From Chengdu’s Labs to the Pitch: How China Is Turning Drones into Sport—and Soft Power

Chengdu hosted the Geely·Ablefly National Drone Football Championship on 9 February, an event that blended competition and technological display. The final highlighted local training infrastructure, international student participation and municipal backing for the emerging “technology + sport” sector, underscoring Chengdu’s aim to turn recreational drone activity into an organised, innovation-driven industry.

Discover the stunning skyline of Chengdu, Sichuan, with towering modern skyscrapers beneath an overcast sky.

Key Takeaways

  • 1Weifang Wenhua School’s team won the Geely Holdings · Ablefly National Drone Football Championship in Chengdu on 9 February.
  • 2The event was organised by Chengdu municipal bodies and the Chinese Society of Aeronautics, with corporate support from Geely and partners.
  • 3Teams trained in Chengdu’s flight-control labs; UESTC–Chengdu (mixed Chinese and international students) reached the round of 64, and Sichuan Drone Academy–Chengdu reached the round of 32.
  • 4Chengdu is positioning drone football as part of a ‘technology + sport’ strategy, investing in policy, facilities and talent to build a local industry ecosystem.
  • 5The competition signals both commercial opportunity and broader questions about regulation, safety and the future direction of consumer drone technologies.

Editor's
Desk

Strategic Analysis

Chengdu’s drone‑football push is a textbook example of local statecraft in China: municipal actors marshal public resources and corporate partners to create niches where industry, education and civic branding reinforce one another. The sport’s immediate payoff is cultural and economic — a youth pastime that can seed consumer demand for hardware, cultivate engineering skills and attract international students — but its deeper significance lies in how routine leisure activity becomes a proving ground for technical competence. As leagues and events scale, organisers and regulators will face choices about safety standards, IP and exportability. Internationally, this model may be attractive to other cities seeking rapid tech cluster formation, but it also invites scrutiny because the drone technologies involved are inherently dual‑use. Expect to see more local competitions, university programmes and corporate sponsorships that professionalise drone sport while also accelerating underlying R&D.

China Daily Brief Editorial
Strategic Insight
China Daily Brief

When the final whistle sounded at Chengdu’s Airport International Conference Centre on 9 February, the strange new spectacle of drone football drew to a close. The East China representative from Weifang Wenhua School — a youth side nicknamed “Cai Jiu Duo Lian” (roughly, “Practice More”) — lifted the trophy amid coloured lights and the steady whir of propellers, sealing the inaugural Geely Holdings · Ablefly National Drone Football Championship.

The tournament, organised by the Chengdu municipal government and the Chinese Society of Aeronautics and hosted by local education and technology bodies, felt less like a one-off youth event than a demonstration of a city’s industrial and civic ambitions.
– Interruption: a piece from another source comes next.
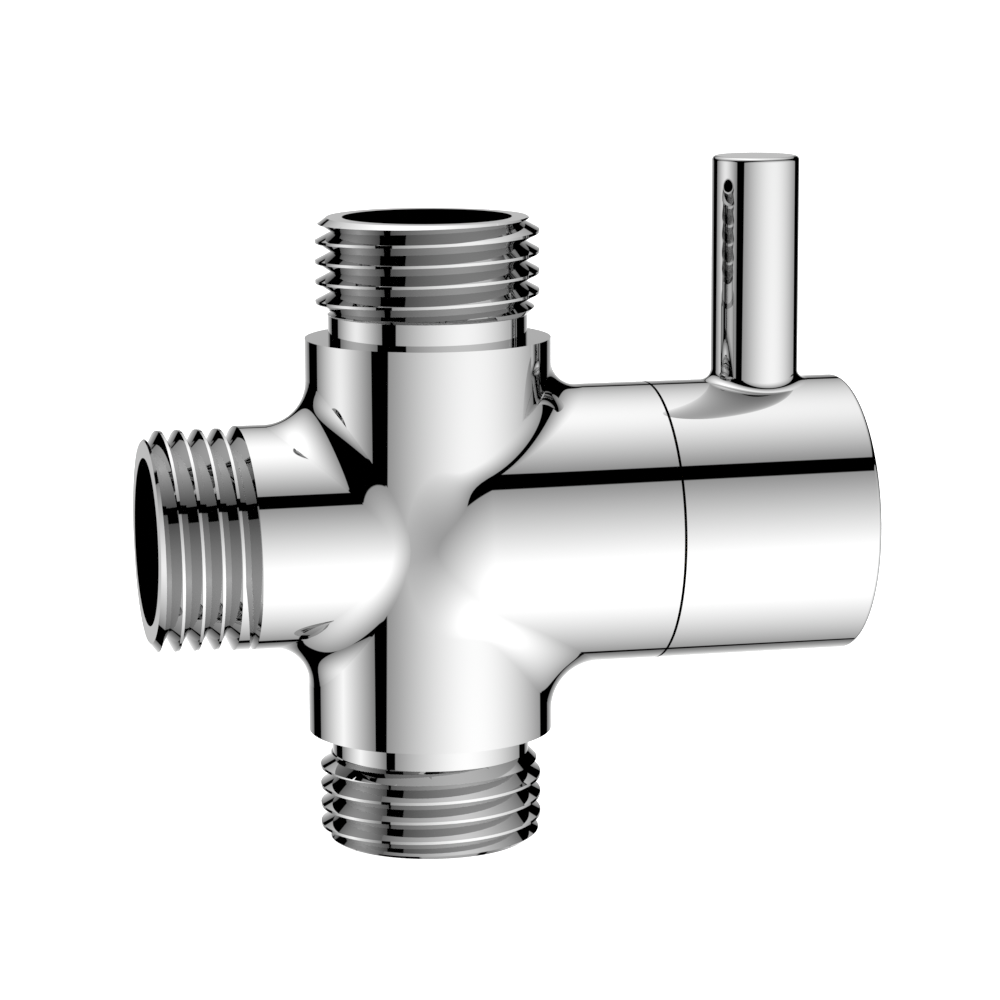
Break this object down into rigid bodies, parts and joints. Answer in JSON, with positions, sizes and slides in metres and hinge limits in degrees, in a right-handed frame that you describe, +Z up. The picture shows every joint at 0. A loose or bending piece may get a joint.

Teams came from across the country; one of the more telling match-ups pitted an all-Chinese squad from the Sichuan Drone Academy — Chengdu Aviation School against a hybrid team from the University of Electronic Science and Technology of China (UESTC) that included three Chinese students and three international students from Panama, Chad and Russia.

Training scenes in Chengdu’s flight-control laboratories were as striking as anything on the main stage. In late January, under the hum of rotating propellers, international students ran repeated flight tests, tactical simulations and hardware tweaks with local coaches. The cross-cultural detail was striking: teammates from four countries conducted complex tactical discussions entirely in Chinese, a practical sign of social integration and of the language’s role inside a local tech ecosystem.

On the competition floor the sport looked like an analogue esport: fast-moving first-person-view (FPV) drones darted around a netted goal, pilots’ screens mirroring every aerial twist. The UESTC–Chengdu squad advanced to the round of 64, while the Sichuan Drone Academy side reached the round of 32 — exits that left players disappointed but also visibly hardened. For many participants the tournament was less about immediate victory than about building “human–machine” fluency and gaining time in a nascent competitive circuit.

Chengdu’s embrace of drone football is part of a broader municipal strategy to fuse “technology + sport.” Local authorities and corporate partners such as Geely have tried to build the full value chain for the discipline: policy support, training facilities, talent pipelines and commercial tie‑ups. That comprehensive backing helps explain why teams could access lab-grade flight controllers and sustained winter training, and why an event modest in scale nevertheless attracts attention as an example of institutionalised tech-sport development.

The broader significance extends beyond trophies. Drone football is an emblem of next‑generation recreational technology: it sits at the intersection of consumer drone manufacturing, software engineering, education and city branding. For Chengdu the tournament served as a showcase of civic capability — a way to project an image of a modern, innovation-friendly city that can host international students, nurture specialised skills and seed new industries. For global observers the event suggests where talent, capital and civic ambition are converging in China, and it raises familiar questions about standardisation, safety and dual‑use technologies as recreational drone activity scales up.